We closed the space on June 30, 2015. Our work continues online and via over two hundred trainings and public workshops since that time.
SO much has happened over those two years! We went from a completely empty space, to a fully built democracy design studio with the help of our resident designers, Ed Linn and Jacob Bruni from the Chicago Design Action Network. We were first and foremost a co-working space.
Here is a great profile on the space from Sharable (2014).
COWORKING
The best days at CivicLab were the ones packed with community. We came into our space with only one friend in tow, Chicago Votes. Who, at that time, was made up of two people and a band of Democracy Corps fellows. In the coming months we added the Working Families Party (WFP), and Young Invincibles, Jonathan Peck, Move to Amend, the New Organizing Institute, The Roosevelt Institute, Moms United Against Violence and Incarceration, the Chicago Area Fair Housing Alliance and the Beukinga for Alderman campaign. We were sad to lose Erica Sagrans from WFP, but we’re proud to say we once housed the person who led the Will Guzzardi campaign (Illinois State rep, 39th District) to victory!
Chicago Votes doubled their staff as well as their programming to include 32 people between their Democracy Corps fellows and a team of organizers that conducted the largest voter registration drive in Illinois history. Young Invincibles, once a small settler outpost of one, grew into a four person team as well. It was bittersweet when both joined together to get a new space in July of 2014. While they are dearly missed, we are also proud to have provided a home for these organizations as they found their footing and grew.

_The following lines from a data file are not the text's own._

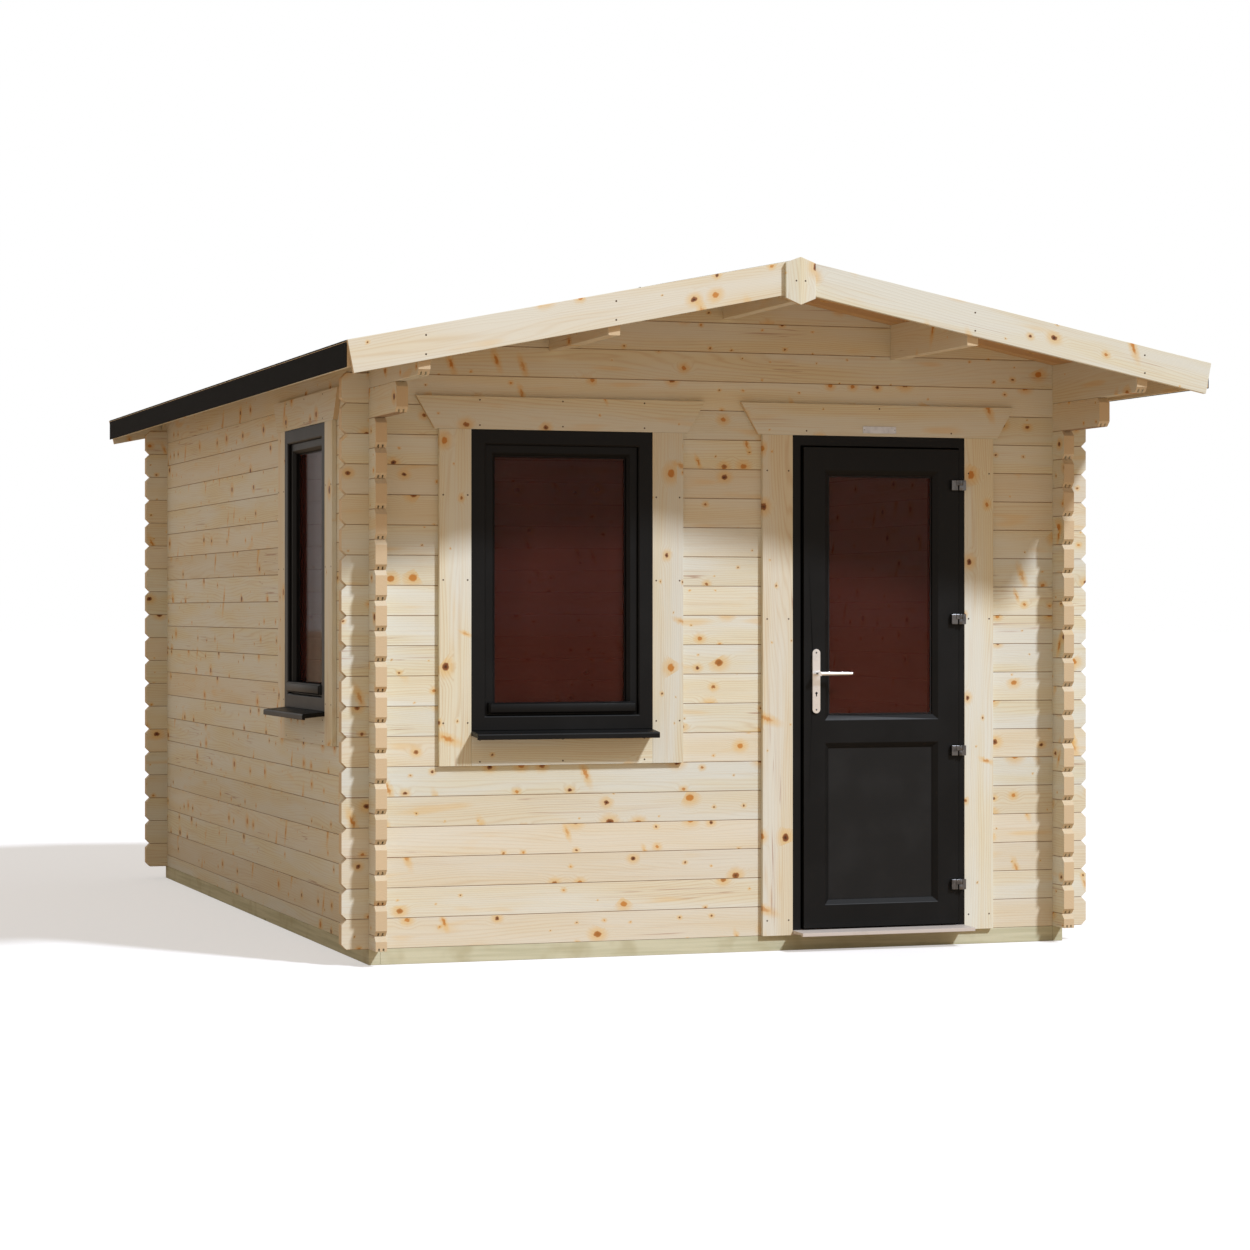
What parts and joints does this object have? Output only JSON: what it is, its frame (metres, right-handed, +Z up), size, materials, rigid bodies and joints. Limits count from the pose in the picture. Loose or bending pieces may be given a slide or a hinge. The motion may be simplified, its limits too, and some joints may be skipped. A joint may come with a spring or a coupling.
{
  "type": "log cabin",
  "caption": "Small gable-roofed cabin of interlocking milled logs with corner notches, a glazed outward-opening door, black framed windows and a felt roof.",
  "frame": {"origin": "centre of the bounding box on the ground plane under the bearers", "axes": "+X to the right along the door front seen from outside, +Y from the front to the back, +Z up"},
  "size_m": [3.406, 5.1136, 2.6328],
  "materials": {
    "pine_logs": "planed, unpainted",
    "planed_boards": "planed, unpainted",
    "roof_boards": "planed, unpainted",
    "floor_boards": "planed, unpainted",
    "treated_timber": "green pressure treated",
    "felt": "mineral felt",
    "black_frame": "satin",
    "pale_sill": "satin",
    "tinted_glass": "tinted",
    "chrome": "polished",
    "hinge_metal": "satin",
    "plate_metal": "brushed"
  },
  "bodies": {
    "cabin": {"bearers": "treated_timber", "joists": "treated_timber", "floor_deck": "floor_boards", "front_logs_under_window": "pine_logs", "front_logs_left": "pine_logs", "front_logs_middle": "pine_logs", "front_logs_right": "pine_logs", "front_gable_logs": "pine_logs", "left_logs_under_window": "pine_logs", "left_logs_front": "pine_logs", "left_logs_back": "pine_logs", "left_logs_over_window": "pine_logs", "right_logs": "pine_logs", "back_logs": "pine_logs", "back_gable_logs": "pine_logs", "corbel_logs": "pine_logs", "wall_plates": "pine_logs", "purlins": "pine_logs", "roof_left": "roof_boards", "roof_right": "roof_boards", "felt_left": "felt", "felt_right": "felt", "fascias": "planed_boards", "bargeboards_front": "planed_boards", "bargeboards_back": "planed_boards", "ridge_caps": "planed_boards", "front_window_frame": "black_frame", "front_window_bead": "black_frame", "front_window_glass": "tinted_glass", "front_window_sill": "black_frame", "front_window_trim": "planed_boards", "left_window_frame": "black_frame", "left_window_bead": "black_frame", "left_window_glass": "tinted_glass", "left_window_sill": "black_frame", "left_window_trim": "planed_boards", "door_frame": "black_frame", "door_sill": "pale_sill", "door_trim": "planed_boards", "door_plate": "plate_metal", "hinge_fixed": "hinge_metal"},
    "door": {"door_leaf": "black_frame", "door_glass": "tinted_glass", "door_panel": "black_frame", "hinge_moving": "hinge_metal", "handle_plates": "chrome"},
    "lever": {"lever": "chrome"}
  },
  "joints": [
    {"name": "door_hinge", "type": "hinge", "parent": "cabin", "child": "door", "pos_m": [0.9715, -1.83, 1.0364], "axis": [0, 0, 1], "range_deg": [0, 100]},
    {"name": "lever_turn", "type": "hinge", "parent": "door", "child": "lever", "pos_m": [0.355, -1.788, 1.0864], "axis": [0, 1, 0], "range_deg": [0, 40], "stiffness_Nm_per_rad": 1.5, "springref_deg": -17.19}
  ]
}
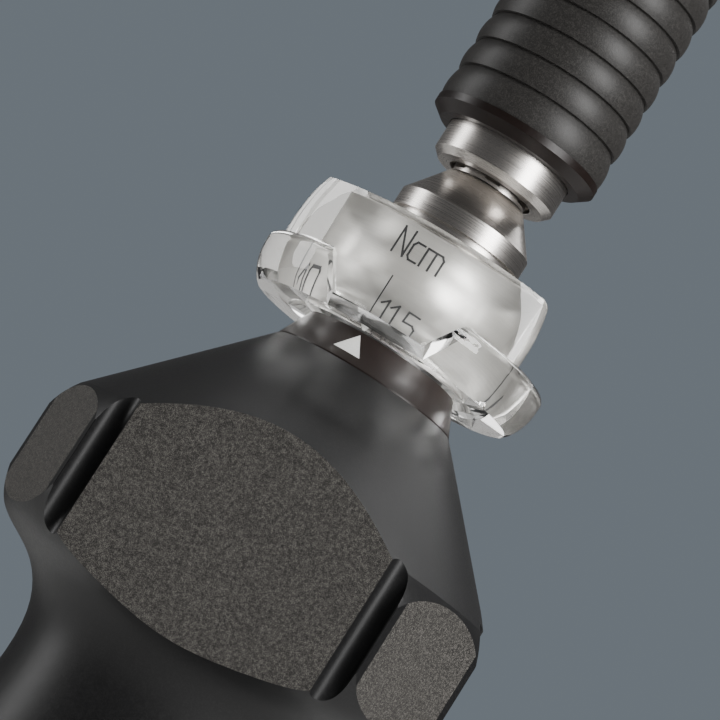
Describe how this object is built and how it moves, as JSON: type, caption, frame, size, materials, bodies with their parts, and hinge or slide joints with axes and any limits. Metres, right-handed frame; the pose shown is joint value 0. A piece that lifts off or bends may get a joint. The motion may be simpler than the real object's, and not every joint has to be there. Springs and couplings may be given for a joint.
{
  "type": "torque screwdriver",
  "caption": "Adjustable torque screwdriver: faceted handle with soft pads, clear petalled setting ring over a turning scale barrel, slip clutch inside and a quick-change bit chuck.",
  "frame": {"origin": "centre of the flat face of the rear cap, on which the tool stands", "axes": "+Z along the tool's axis to the bit chuck; the middle of the first broad handle flat faces -Y"},
  "size_m": [0.0292, 0.0292, 0.145],
  "materials": {
    "handle_core": "near-black satin hard plastic, fine grain",
    "broad_pads": "dark grey soft pad, speckled grain",
    "small_pads": "dark grey soft pad, speckled grain",
    "rear_band": "dark grey soft band, speckled grain",
    "neck_ring": "warm black, glossy",
    "index_mark": "light grey inlay",
    "setting_ring": "clear water-white plastic, polished",
    "scale_barrel": "satin turned, printed scale",
    "nose_cap": "turned satin steel",
    "nose_bush": "plain bearing bronze",
    "setting_screw": "darkened steel",
    "spring_nut": "machined",
    "torque_spring": "spring steel, dished discs",
    "guide_keys": "ground",
    "housing": "turned",
    "pressure_plate": "ground",
    "clutch_disc": "hardened",
    "upper_race": "ground",
    "lower_race": "ground",
    "bearing_balls": "polished bearing steel",
    "rear_bush": "plain bearing bronze",
    "neck_bush": "plain bearing bronze",
    "thrust_washer": "plain bearing bronze",
    "output_spindle": "turned satin steel",
    "chuck_body": "turned satin steel",
    "locking_balls": "polished bearing steel",
    "retaining_ring": "spring steel",
    "release_bush": "turned",
    "sleeve_spring": "spring wire",
    "snap_ring": "spring wire",
    "grip_sleeve": "dark charcoal, fine satin grain",
    "sleeve_end": "warm black, glossy",
    "rear_cap": "near-black satin hard plastic",
    "cap_plug": "black",
    "cap_screw": "zinc plated",
    "cap_washer": "slippery plastic"
  },
  "bodies": {
    "handle": {"handle_core": "handle_core", "broad_pads": "broad_pads", "small_pads": "small_pads", "rear_band": "rear_band", "cap_screw": "cap_screw", "cap_washer": "cap_washer", "neck_ring": "neck_ring", "index_mark": "index_mark", "neck_bush": "neck_bush", "thrust_washer": "thrust_washer", "housing": "housing", "guide_keys": "guide_keys", "pressure_plate": "pressure_plate", "torque_spring": "torque_spring", "lower_race": "lower_race", "bearing_balls": "bearing_balls", "rear_bush": "rear_bush"},
    "adjuster": {"setting_ring": "setting_ring", "scale_barrel": "scale_barrel", "nose_cap": "nose_cap", "nose_bush": "nose_bush", "setting_screw": "setting_screw"},
    "nut": {"spring_nut": "spring_nut"},
    "spindle": {"output_spindle": "output_spindle", "clutch_disc": "clutch_disc", "upper_race": "upper_race", "chuck_body": "chuck_body", "locking_balls": "locking_balls", "retaining_ring": "retaining_ring", "sleeve_spring": "sleeve_spring"},
    "slider": {"release_bush": "release_bush", "snap_ring": "snap_ring"},
    "sleeve": {"grip_sleeve": "grip_sleeve", "sleeve_end": "sleeve_end"},
    "cap": {"rear_cap": "rear_cap", "cap_plug": "cap_plug"}
  },
  "joints": [
    {"name": "torque_set", "type": "hinge", "parent": "handle", "child": "adjuster", "pos_m": [0, 0, 0.115], "axis": [0, 0, 1], "range_deg": [0, 324]},
    {"name": "nut_slide", "type": "slide", "parent": "handle", "child": "nut", "axis": [0, 0, 1], "range_m": [0, 0.00275], "deforming": ["torque_spring"]},
    {"name": "output_spin", "type": "hinge", "parent": "handle", "child": "spindle", "pos_m": [0, 0, 0.1], "axis": [0, 0, 1], "continuous": true},
    {"name": "sleeve_slide", "type": "slide", "parent": "spindle", "child": "slider", "axis": [0, 0, -1], "range_m": [0, 0.0024], "stiffness_N_per_m": 1000, "springref_m": -0.003, "deforming": ["sleeve_spring"]},
    {"name": "sleeve_spin", "type": "hinge", "parent": "slider", "child": "sleeve", "pos_m": [0, 0, 0.135], "axis": [0, 0, 1], "continuous": true},
    {"name": "cap_spin", "type": "hinge", "parent": "handle", "child": "cap", "pos_m": [0, 0, 0.006], "axis": [0, 0, 1], "continuous": true}
  ],
  "couplings": [
    {"joint": "torque_set", "follows": "nut_slide", "rad_per_m": 2056.3}
  ]
}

We really delivered on our mission of providing a dynamic home for social change and public policy organizations and organizers to take root, flourish and collaborate.
CLASSES
A large part of being more engaged in public life involves gaining the necessary knowledge to be an informed participant. We believe people need to make history, not watch it or be victims of it. Since we began we’ve held 80 different classes and workshops to that end. Our class subjects covered a spectrum from classic civics to media making, to hands-on building and doing. Over 600 people took classes!
See images from our classes and activities here.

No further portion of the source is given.